The theft was not publicised in the press, and the loss was not recorded with the Art Loss Register, which routinely checks catalogues of the major auction houses, including Christie’s. It was, however, registered with Trace, the other main computerised database of stolen art (Trace was bought in 2006 by the company MyThings), but without images. It is not known why neither Abbot Hall nor the police supplied images.

A Christie’s spokesman said: “This catalogue, like all our catalogues, was sent to both the Art Loss Register and Trace, but the stolen items were not picked up.” A Trace spokesman agreed that the miniatures had been registered and the catalogue searched, saying that the matter “is now under investigation with Christie’s”. He suggested that the lack of images from Abbot Hall had caused difficulties.

Fourteen of the 69 miniatures were offered in the Christie’s sale. These included works by John Smart, £25,000 and £30,000 ($45,000 and $54,000); Richard Cosway, £17,500 ($31,500); and Horace Hone, £15,000 ($27,000). It was only after the sale that it was realised the works were stolen.

The Art Newspaper understands that the vendor acquired and offered the works through Christie’s in good faith. The police have traced the miniatures through a chain of several buyers in the intervening two years.

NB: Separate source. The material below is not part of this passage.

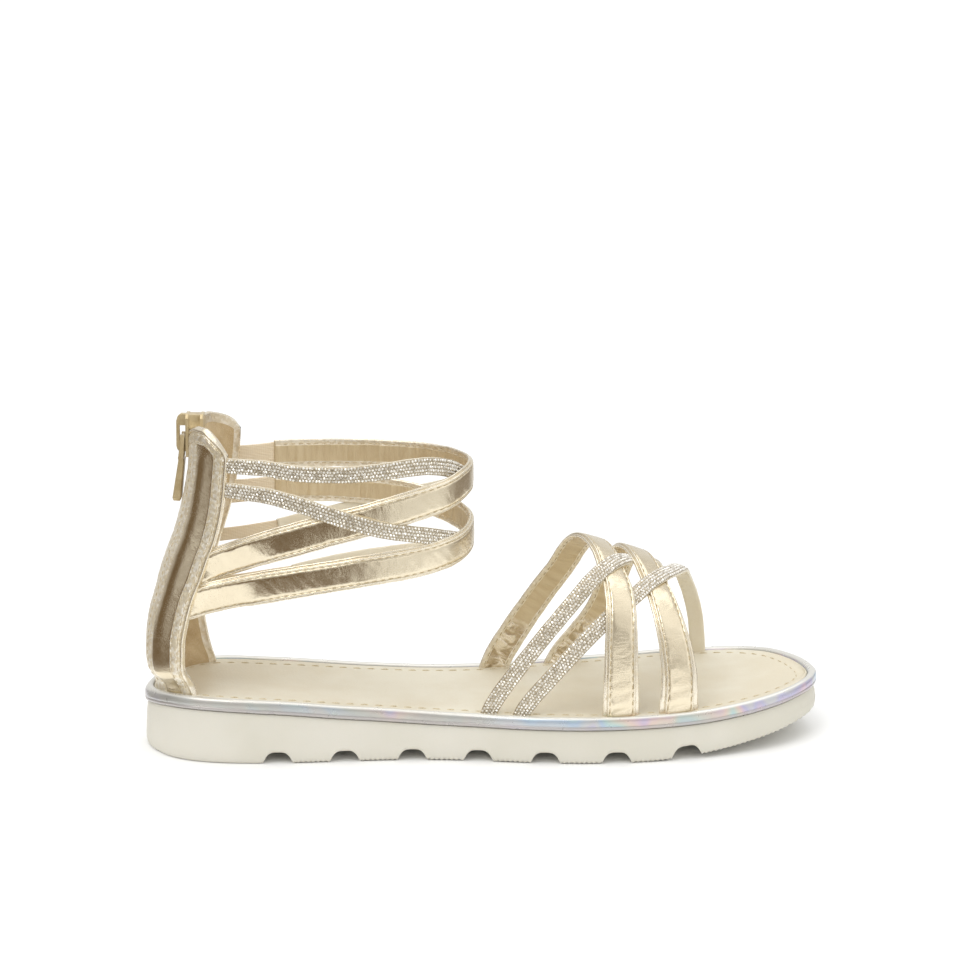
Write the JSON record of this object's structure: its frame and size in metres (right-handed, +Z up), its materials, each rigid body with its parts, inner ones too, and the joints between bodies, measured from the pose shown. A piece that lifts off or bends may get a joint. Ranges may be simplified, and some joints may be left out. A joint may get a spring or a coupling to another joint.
{
  "type": "gladiator sandal",
  "caption": "Flat child's sandal for the right foot: woven gold and rhinestone straps over forefoot and ankle, zipped heel panels, lugged light sole.",
  "frame": {"origin": "middle of the bounding box on the floor the sole stands on", "axes": "+X towards the toe, +Y towards the medial side, +Z up"},
  "size_m": [0.2092, 0.0816, 0.104],
  "materials": {
    "sole_rubber": "smooth matt, ivory",
    "rand_film": "silver holographic film",
    "insole_leather": "smooth cream",
    "strap_leather": "metallic champagne gold",
    "quarter_leather": "metallic champagne gold",
    "elastic_fabric": "ribbed beige elastic",
    "zip_fabric": "beige tape with moulded teeth",
    "zip_metal": "satin pale gold"
  },
  "bodies": {
    "shoe": {"outsole": "sole_rubber", "rand": "rand_film", "insole": "insole_leather", "vamp_straps": "strap_leather", "ankle_straps": "strap_leather", "quarter_lateral": "quarter_leather", "quarter_medial": "quarter_leather", "elastic_gold_high": "elastic_fabric", "elastic_gold_low": "elastic_fabric", "elastic_stone_high": "elastic_fabric", "elastic_stone_low": "elastic_fabric", "zip_tape": "zip_fabric", "zip_slider": "zip_metal"},
    "pull": {"zip_pull": "zip_metal"}
  },
  "joints": [
    {"name": "zip_pull_swing", "type": "hinge", "parent": "shoe", "child": "pull", "pos_m": [-0.09126, -0.01339, 0.0969], "axis": [0, 1, 0], "range_deg": [0, 140]}
  ]
}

Abbot Hall’s chairman Dr Adam Nailor has told us that they are “optimistic” that all 69 miniatures will now be recovered. This suggests that the others have remained with the Christie’s vendor and that only a small proportion had been put up for sale.

The whole collection had been insured when it was put on display at Abbot Hall. It is expected that the private lender will return the insurance money in exchange for the recovered miniatures.

Art Hostage comments:

Oops, someone dropped the ball here.

To think these highly recognisable miniatures, stolen from a well known country mansion, slipped through the net at a top London auction house should beggar belief today in 2008.

Sadly, there is not a central govt funded database linked to the Police computer data bank that would automatically enter every single art and antiques theft.

If high profile stolen artworks like these can slip through the net, just imagine the lorry loads of stolen art and antiques from residential private houses that are filtered via the trade and auction houses every week.

During the 1970's, 80's and most of the 90's stolen art and antiques, especially "Headache stolen art" recognizable and publicized, could be sold with impunity at auction, mostly first via provincial auction houses who were only too pleased to be able to sell some cream choice high value pieces they would not normally be trusted with, even entered in false names and then payout in cash.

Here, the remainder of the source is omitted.